====== Input records

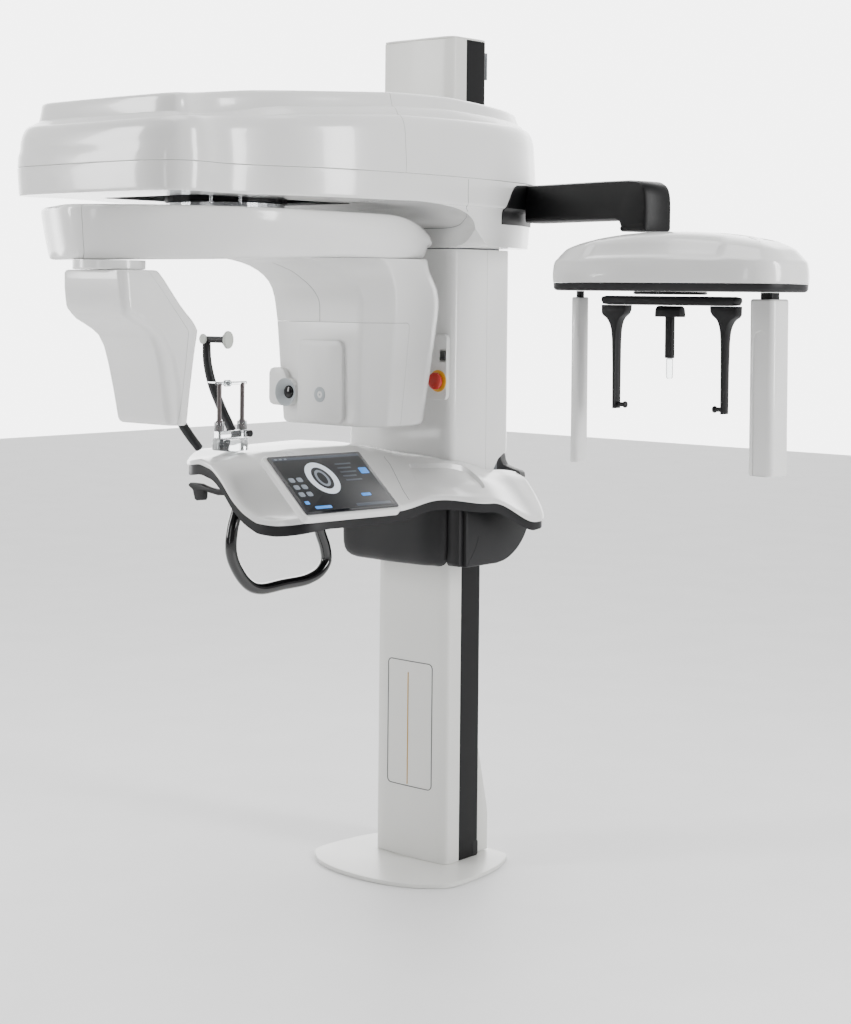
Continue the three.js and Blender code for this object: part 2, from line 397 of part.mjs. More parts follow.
// hand grip loop
{
  const p = spline([[0, -790, 1180], [0, -804, 1092], [0, -824, 1028], [0, -826, 968], [0, -798, 914], [0, -758, 876], [0, -718, 863], [0, -633, 866], [0, -537, 871], [0, -488, 888], [0, -466, 914], [0, -470, 950], [0, -492, 1000], [0, -510, 1060], [0, -512, 1182]], 34);
  put('hand_grip', outward(sweep(p, 15.5, 10, 1, [1, 0, 0])), GLOSSBLACK);
}
put('remote_hook', outward(sweep([[-50, -880, 1160], [-52, -882, 1120], [-50, -890, 1108], [-30, -905, 1106], [-20, -910, 1125]], 9, 8, 1, [0.3, 0.3, 1])), GREY);
put('chin_rest_base', slab(roundRectPts(-38, -872, 38, -796, 16, 2), 1241.4, 1275, 3), CLEAR);
put('bite_support', join(box(-14, -886, 1275.4, 14, -780, 1294), rod(0, -792, 1285, 0, -792, 1420, 6, 10), rod(0, -874, 1285, 0, -874, 1420, 6, 10), rod(0, -884, 1418, 0, -782, 1418, 5, 10), rod(2, -846, 1419, -78, -846, 1419, 4.5, 8)), CLEAR);

// temple supports: two curved arms, one each side of the mid-plane y = -848
const MY = -848;
function temple(sgn) {
  const y = MY + sgn * 84, yi = MY + sgn * 64;
  const p = spline([[-36, yi, 1250], [-60, MY + sgn * 77, 1284], [-110, y, 1345], [-148, y, 1410], [-168, y, 1470], [-172, y, 1532]], 14);
  const arm = outward(sweep(p, [11, 12, 12, 12, 12, 12, 12, 12, 12, 12, 12, 12, 12, 11, 10], 10, 1.0, [0, 1, 0]));
  const cross = outward(sweep([[-176, y, 1530], [-92, y, 1530]], 9, 8, 1, [0, 0, 1]));
  return join(arm, cross);
}
put('temple_arm_near', temple(-1), GREY);
put('temple_arm_far', temple(1), GREY);
function pad(sgn) {
  const y = MY + sgn * 84;
  return rod(-90, y - sgn * 9.4, 1530, -90, y - sgn * 19, 1530, 24, 18);
}
put('temple_pad_near', pad(-1), PAD);
put('temple_pad_far', pad(1), PAD);

// ================================================================ cephalometric unit below the head
const CX = 934, CY = -165;
{
  const bar = join(prism(circle(CX, CY, 95, 24), 1664, 1671.7), box(CX - 206, CY - 22, 1636, CX + 206, CY + 22, 1660), prism(circle(CX, CY, 40, 16), 1650, 1668));
  put('craniostat_bar', bar, BLACK);
}
function ear(s) {
  const X = v => CX + s * v;
  const prof = [[X(206), 1626.5], [X(136), 1626.5], [X(136), 1618], [X(150), 1606], [X(158), 1588], [X(162), 1555], [X(163), 1363], [X(172), 1363], [X(174), 1556], [X(180), 1584], [X(192), 1602], [X(206), 1612]];
  const arm = outward(extrudeY(prof, CY - 16, CY + 16));
  const top = box(CX + (s > 0 ? 132 : -208), CY - 20, 1626, CX + (s > 0 ? 208 : -132), CY + 20, 1635.7);
  return join(arm, top, rod(X(166), CY, 1374, X(136), CY, 1374, 7, 10), rod(X(140), CY, 1374, X(133), CY, 1374, 10, 10));
}
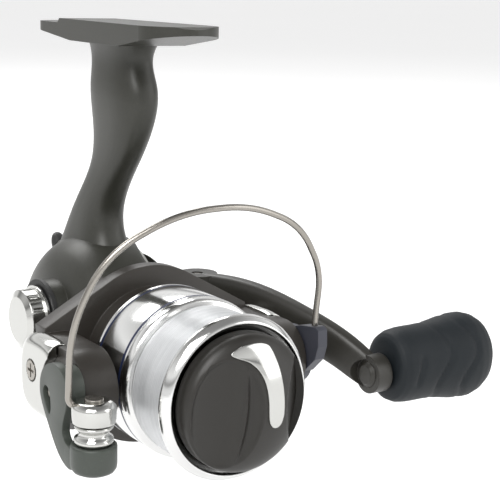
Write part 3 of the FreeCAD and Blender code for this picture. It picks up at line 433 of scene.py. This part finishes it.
KNOB_CENTRE = Vector((0.0378, -0.0346, -0.0674))
KNOB_RINGS = [
    # distance out, half depth, half height, all in mm
    (4.3, 3.6, 4.1), (4.3, 4.6, 5.1), (4.5, 5.5, 6.1), (5.1, 6.2, 6.9), (6.4, 6.6, 7.5), (8.2, 6.75, 7.75),
    (10.0, 6.8, 7.8), (12.5, 6.85, 7.8), (15.0, 7.0, 7.9), (17.5, 7.3, 8.25), (20.0, 7.6, 8.7), (22.4, 7.75, 9.0),
    (24.5, 7.7, 9.0), (26.5, 7.2, 8.45), (28.2, 6.35, 7.45), (29.4, 5.2, 6.1), (30.2, 3.6, 4.3), (30.6, 1.8, 2.2),
]


# middle of each groove, how much it bows and how far up it reaches, in mm
KNOB_GROOVES = [(15.2, 1.5, 8.0), (21.6, 1.7, 9.5), (8.8, 0.6, 3.4)]
GROOVE_DEPTH = 0.55
GROOVE_WIDTH = 0.55


def knob_ring(bm, far, deep, high):
    made = bmesh.ops.create_circle(bm, segments=72, radius=1.0, cap_ends=False)
    turn = Matrix.Rotation(math.radians(90), 4, "Y")
    scale = Matrix.Diagonal((1.0, deep * MM, high * MM, 1.0))
    shift = Matrix.Translation(KNOB_CENTRE + Vector((far * MM, 0.0, 0.0)))
    bmesh.ops.transform(bm, matrix=shift @ scale @ turn, verts=made["verts"])
    ring = set(made["verts"])
    return [e for e in bm.edges if e.verts[0] in ring and e.verts[1] in ring]


def make_handle_knob():
    bm = bmesh.new()
    rings = [knob_ring(bm, *row) for row in KNOB_RINGS]
    for first, second in zip(rings, rings[1:]):
        bmesh.ops.bridge_loops(bm, edges=first + second)
    bmesh.ops.holes_fill(bm, edges=[e for e in bm.edges if e.is_boundary], sides=0)
    lengthwise = [e for e in bm.edges if abs(e.verts[0].co.x - e.verts[1].co.x) > 0.5 * MM]
    bmesh.ops.subdivide_edges(bm, edges=lengthwise, cuts=3, smooth=0.0, use_grid_fill=True)
    for vert in bm.verts:
        out, along, rise = (vert.co - KNOB_CENTRE) / MM
        inward = Vector((0.0, -along, -rise))
        if inward.length < 0.001:
            continue
        depth = 0.0
        for middle, bow, reach in KNOB_GROOVES:
            line = middle + bow * math.sin(rise * 0.42)
            fade = max(0.0, 1.0 - (rise / reach) ** 4)
            depth += GROOVE_DEPTH * fade * math.exp(-((out - line) / GROOVE_WIDTH) ** 2)
        vert.co += inward.normalized() * depth * MM
    return finished_piece("handle_grip", bm, "handle_knob", ["handle_knob"], "grip")


# ---------------------------------------------------------------- drag knob

DOME_EDGE = 15.3
DOME_HEIGHT = 4.1
DOME_RADIUS = 12.72
# each finger hollow's middle across the knob and half width, in mm
HOLLOWS = [(-5.2, 6.6), (13.2, 6.3)]
HOLLOW_DEPTH = 2.7
CREASE_HEIGHT = 2.0
CREASE_WIDTH = 0.95


def knob_dome(out, rise):
    """How far along the axis the drag knob's front stands before its hollows."""
    share = max(0.0, 1.0 - (out * out + rise * rise) / DOME_RADIUS ** 2)
    return -DOME_EDGE - DOME_HEIGHT * share ** 0.55


def knob_front(out, rise):
    """The dome with a finger hollow each side of the ridge and a soft crease down the left one."""
    along = knob_dome(out, rise)
    for middle, half in HOLLOWS:
        inside = 1.0 - ((out - middle) / half) ** 2 - ((rise + 0.8) / 9.8) ** 2
        if inside <= 0.0:
            continue
        along += HOLLOW_DEPTH * inside ** 0.6
        if middle < 0.0:
            crease = -1.7 - 0.012 * min(0.0, rise - 2.0) ** 2
            along -= CREASE_HEIGHT * math.exp(-abs(out - crease) / CREASE_WIDTH) * inside ** 0.5
    return along


def make_drag_knob():
    front = [(12.1 * k / 44, -19.4) for k in range(45)]
    back = [
        (12.45, -16.0), (12.65, -15.5), (12.7, -15.1), (12.7, -12.9), (12.6, -12.6), (12.3, -12.5), (4.5, -12.5),
        (4.4, -12.4), (4.4, -11.2), (3.95, -11.1), (3.9, -14.0), (0.0, -14.0),
    ]
    bm = spun_about_hub(front + back, 220)
    for vert in bm.verts:
        out, along, rise = from_hub(vert)
        if along < -DOME_EDGE - 0.4:
            vert.co.y = HUB.y + knob_front(out, rise) * MM
    return finished_piece("drag_knob_moulding", bm, "drag_knob", ["drag_knob"], "knob_plastic")


CRESCENT = [
    (-4.9, 10.0), (-2.7, 11.1), (0.0, 11.4), (1.8, 11.3), (3.3, 10.8), (4.0, 9.5), (4.8, 7.0), (5.4, 4.4),
    (5.8, 1.2), (5.9, -2.0), (5.4, -3.6), (4.5, -4.2), (3.5, -4.0), (2.7, -3.1), (2.4, -1.4), (2.3, 1.4),
    (1.7, 4.6), (0.4, 7.0), (-1.4, 8.6), (-3.5, 9.3),
]


CRESCENT_PROUD = 0.28
CRESCENT_THICK = 0.7


def make_crescent():
    """The bright inlay that lies a little proud of the drag knob's ridge."""
    bm = bmesh.new()
    edges = outlined(bm, [hub(out, 0.0, rise) for out, rise in CRESCENT])[1]
    bmesh.ops.subdivide_edges(bm, edges=edges, cuts=4)
    for turn in range(4):
        bmesh.ops.smooth_vert(bm, verts=bm.verts, factor=0.5, use_axis_x=True, use_axis_z=True)
    bmesh.ops.triangle_fill(bm, use_beauty=True, use_dissolve=False, edges=bm.edges[:])
    for turn in range(2):
        bmesh.ops.subdivide_edges(bm, edges=[e for e in bm.edges if not e.is_boundary], cuts=1)
        bmesh.ops.triangulate(bm, faces=bm.faces)
    for vert in bm.verts:
        out, _, rise = from_hub(vert)
        vert.co.y = HUB.y + (knob_dome(out, rise) - CRESCENT_PROUD) * MM
    thickened(bm, (0.0, CRESCENT_THICK, 0.0))
    eased(bm, 0.16, 50.0)
    return finished_piece("drag_knob_crescent", bm, "drag_knob", ["drag_knob_insert"], "bright_trim")


# ---------------------------------------------------------------- bail arm and roller stack

ARM_PLATE = [
    (9.5, 0.4), (9.1, 3.0), (7.4, 5.0), (5.0, 6.2), (2.4, 6.4), (0.2, 5.7), (-1.4, 4.2), (-1.9, 2.0),
    (-1.6, -0.4), (-0.6, -2.4), (0.3, -4.4), (0.2, -6.2), (-1.6, -7.2), (-4.6, -7.4), (-4.6, -11.5),
    (-1.2, -11.3), (1.6, -10.0), (3.8, -7.9), (5.8, -5.6), (7.8, -3.2), (9.2, -1.2),
]
ARM_SLOT = [
    (8.1, 0.2), (7.4, 1.4), (6.2, 1.5), (5.2, 0.5), (4.8, -1.2), (4.8, -3.0), (5.4, -3.7), (6.4, -2.9),
    (7.6, -1.4),
]
ARM_FRONT = [
    (-1.8, 2.0), (-1.3, 4.0), (0.2, 5.5), (2.6, 6.0), (4.6, 5.4), (4.2, -1.0), (2.4, -4.4), (0.5, -4.5),
    (-0.6, -2.6), (-1.5, -0.4),
]


ROLLER_OUT, ROLLER_ALONG = -24.4, -5.0
CUP_OUTLINE = [
    (0.0, -6.45), (2.9, -6.45), (3.2, -6.35), (3.85, -6.35), (4.05, -6.5), (4.1, -6.8), (4.1, -9.8),
    (4.0, -10.6), (3.6, -11.2), (2.8, -11.6), (0.0, -11.7),
]
COLLAR_OUTLINE = [
    (1.02, -2.5), (3.5, -2.5), (3.75, -2.42), (3.85, -2.2), (3.85, -1.9), (3.93, -1.7), (3.93, 0.35),
    (3.86, 0.62), (3.5, 0.98), (3.15, 1.32), (2.9, 1.4), (1.75, 1.4), (1.02, 1.4),
]
ROLLER_BORE = 1.55
ROLLER_WIDEST = 3.8
# radius in mm, share of the roller's height
ROLLER_OUTLINE = [
    (ROLLER_BORE, 0.0), (3.3, 0.0), (3.75, 0.05), (3.8, 0.2), (3.7, 0.32), (3.2, 0.40), (2.95, 0.50),
    (2.9, 0.60), (3.05, 0.70), (3.5, 0.80), (3.72, 0.86), (3.76, 0.95), (3.6, 1.0), (ROLLER_BORE, 1.0),
]
ARM_BRIDGE = [(-0.6, -7.0), (-4.6, -7.0), (-4.6, -11.4), (-0.8, -11.2)]


def make_bail_arm():
    plate = side_plate([ARM_PLATE, ARM_SLOT], -28.0, -26.45, 0.42)
    front = side_plate([ARM_FRONT], -26.55, -24.4, 0.35)
    cup = spun_upright(CUP_OUTLINE, ROLLER_OUT, ROLLER_ALONG)
    bridge = side_plate([ARM_BRIDGE], -27.9, -24.4, 0.5)
    return finished_piece("bail_arm_shell", joined(plate, front, cup, bridge), "bail", ["bail_arm"], "bail_plate")


def make_collar():
    bm = spun_upright(COLLAR_OUTLINE, ROLLER_OUT, ROLLER_ALONG)
    return finished_piece("collar_turned", bm, "bail", ["wire_collar"], "bright_trim")


def make_roller():
    low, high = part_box("line_roller")
    bottom = (low.z - HUB.z) / MM
    tall = (high.z - low.z) / MM
    reach = (high.x - low.x) / 2 / MM / ROLLER_WIDEST
    profile = [(r * reach if r > ROLLER_BORE else r, bottom + tall * share) for r, share in ROLLER_OUTLINE]
    bm = spun_upright(profile, ROLLER_OUT, ROLLER_ALONG)
    return finished_piece("roller_turned", bm, "line_roller", ["line_roller"], "bright_trim")


PIVOT_ALONG = 6.6
SCREW_OUTLINE = [
    (0.0, 27.15), (0.5, 27.2), (0.7, 27.3), (1.1, 27.28), (1.3, 27.1), (1.32, 26.6), (1.3, 24.1), (0.0, 24.1),
]


def pivot_screw(side):
    """A low round-headed screw at a bail pivot, with a shallow dimple; side is -1 or 1."""
    return spun(SCREW_OUTLINE, lambda radius, out: hub(side * out, PIVOT_ALONG, radius),
                hub(0.0, PIVOT_ALONG, 0.0), (1.0, 0.0, 0.0), 64)


def make_pivot_screws():
    bm = joined(pivot_screw(-1), pivot_screw(1))
    return finished_piece("pivot_screws", bm, "rotor", ["bail_pivot_screws"], "steel")


make_spool()
make_line()
make_handle_knob()
make_bail_arm()
make_collar()
make_roller()
make_pivot_screws()
make_drag_knob()
make_crescent()
softened("rotor", "rotor", 0.7)


# ---------------------------------------------------------------- stage, light and camera

CRANK_ROOM = 30.0 * MM
FLOOR_RADIUS = 40.0
FLOOR_GLOW = 0.46
# height of a direction, brightness of the sky there
SKY_LEVELS = [(0.0, 1.0), (0.11, 0.95), (0.17, 0.22), (0.32, 1.1), (0.55, 0.8), (0.9, 0.3)]


def make_stage():
    """A plain pale floor that reaches the horizon, low enough to clear the crank at every turn."""
    bm = bmesh.new()
    bmesh.ops.create_circle(bm, segments=64, radius=FLOOR_RADIUS, cap_ends=True)
    bmesh.ops.translate(bm, vec=(0.0, 0.0, cad_box[0][2] - CRANK_ROOM), verts=bm.verts)
    mesh = bpy.data.meshes.new("floor")
    bm.to_mesh(mesh)
    bm.free()
    floor = bpy.data.objects.new("floor", mesh)
    bpy.context.scene.collection.objects.link(floor)
    f = Finish("pale_floor")
    colour = f.blend(f.noise(3.0, 2.0), (0.60, 0.60, 0.60), (0.64, 0.64, 0.64))
    mesh.materials.append(f.surface(
        base_color=colour, roughness=0.8, emission_color=(1.0, 1.0, 1.0), emission_strength=FLOOR_GLOW,
    ))


def lamp(name, place, target, width, height, power):
    data = bpy.data.lights.new(name, "AREA")
    data.shape = "RECTANGLE"
    data.size = width
    data.size_y = height
    data.energy = power
    light = bpy.data.objects.new(name, data)
    light.location = place
    light.rotation_euler = (Vector(target) - Vector(place)).to_track_quat("-Z", "Y").to_euler()
    bpy.context.scene.collection.objects.link(light)


def make_sky():
    """A plain studio sky, with a dark band low down for bright metal to reflect."""
    world = bpy.data.worlds.new("studio")
    bpy.context.scene.world = world
    world.use_nodes = True
    tree = world.node_tree
    place = tree.nodes.new("ShaderNodeTexCoord")
    split = tree.nodes.new("ShaderNodeSeparateXYZ")
    ramp = tree.nodes.new("ShaderNodeValToRGB")
    tree.links.new(place.outputs["Generated"], split.inputs[0])
    tree.links.new(split.outputs["Z"], ramp.inputs[0])
    tree.links.new(ramp.outputs[0], tree.nodes["Background"].inputs["Color"])
    stops = ramp.color_ramp.elements
    for index, (position, level) in enumerate(SKY_LEVELS):
        stop = stops[index] if index < 2 else stops.new(position)
        stop.position = position
        stop.color = (level, level, level, 1.0)


def make_light():
    middle = (0.0, -0.01, -0.04)
    lamp("key_box", (-0.55, -0.55, 0.75), middle, 0.7, 0.7, 11.0)
    lamp("fill_box", (0.75, -0.65, 0.25), middle, 0.5, 0.9, 2.5)
    lamp("back_box", (0.1, 0.9, 0.9), middle, 1.0, 0.6, 9.0)
    make_sky()
    bpy.context.scene.view_settings.view_transform = "Standard"


CAMERA_PLACE = (-0.1207, -0.2277, 0.0082)
CAMERA_RIGHT = (0.8335, -0.5518, 0.0267)
CAMERA_FORWARD = (0.5450, 0.8134, -0.2035)


def make_camera():
    data = bpy.data.cameras.new("camera")
    data.lens = 92.9
    data.sensor_width = 36.0
    data.clip_start = 0.01
    camera = bpy.data.objects.new("camera", data)
    right = Vector(CAMERA_RIGHT).normalized()
    forward = Vector(CAMERA_FORWARD).normalized()
    up = right.cross(forward).normalized()
    right = forward.cross(up).normalized()
    turn = Matrix((right, up, -forward)).transposed().to_4x4()
    camera.matrix_world = Matrix.Translation(CAMERA_PLACE) @ turn
    bpy.context.scene.collection.objects.link(camera)
    bpy.context.scene.camera = camera


make_stage()
make_light()
make_camera()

============

**Exercise description**
Exactly repeat the lines running from the top of the listing to the line bearing "4.5, 8)), CLEAR);", both of those lines included, and only them.

**Exercise output**
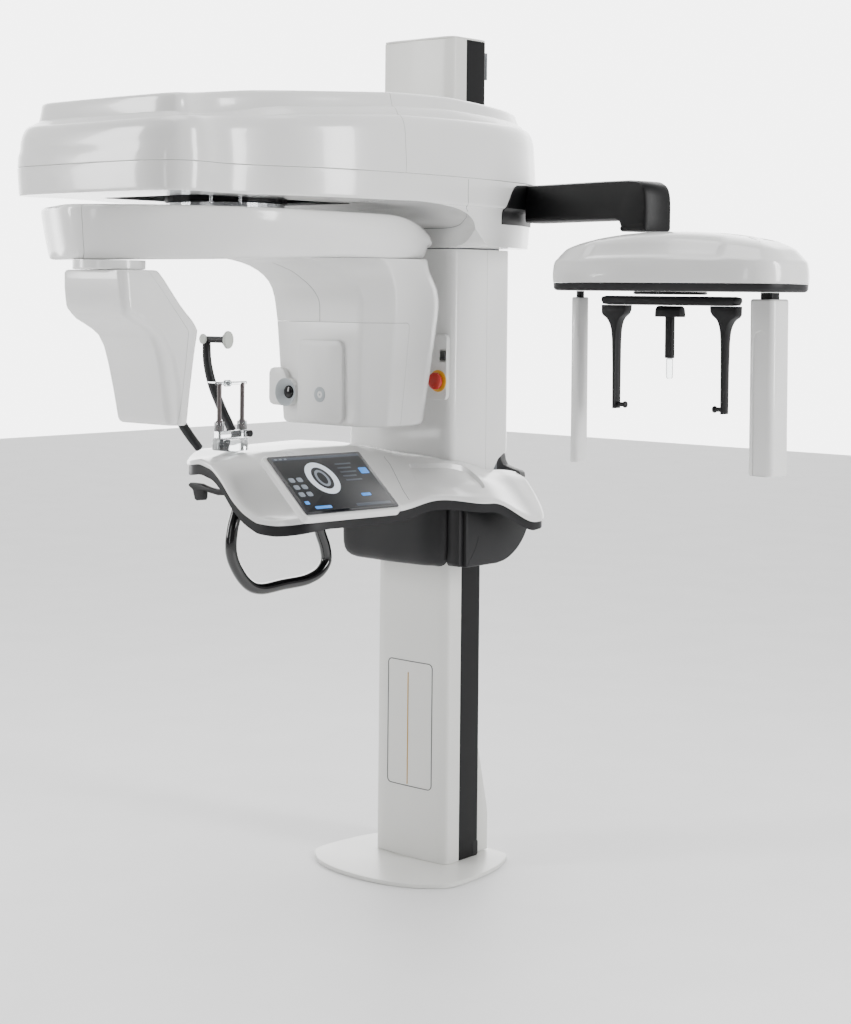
Continue the three.js and Blender code for this object: part 2, from line 397 of part.mjs. More parts follow.
// hand grip loop
{
  const p = spline([[0, -790, 1180], [0, -804, 1092], [0, -824, 1028], [0, -826, 968], [0, -798, 914], [0, -758, 876], [0, -718, 863], [0, -633, 866], [0, -537, 871], [0, -488, 888], [0, -466, 914], [0, -470, 950], [0, -492, 1000], [0, -510, 1060], [0, -512, 1182]], 34);
  put('hand_grip', outward(sweep(p, 15.5, 10, 1, [1, 0, 0])), GLOSSBLACK);
}
put('remote_hook', outward(sweep([[-50, -880, 1160], [-52, -882, 1120], [-50, -890, 1108], [-30, -905, 1106], [-20, -910, 1125]], 9, 8, 1, [0.3, 0.3, 1])), GREY);
put('chin_rest_base', slab(roundRectPts(-38, -872, 38, -796, 16, 2), 1241.4, 1275, 3), CLEAR);
put('bite_support', join(box(-14, -886, 1275.4, 14, -780, 1294), rod(0, -792, 1285, 0, -792, 1420, 6, 10), rod(0, -874, 1285, 0, -874, 1420, 6, 10), rod(0, -884, 1418, 0, -782, 1418, 5, 10), rod(2, -846, 1419, -78, -846, 1419, 4.5, 8)), CLEAR);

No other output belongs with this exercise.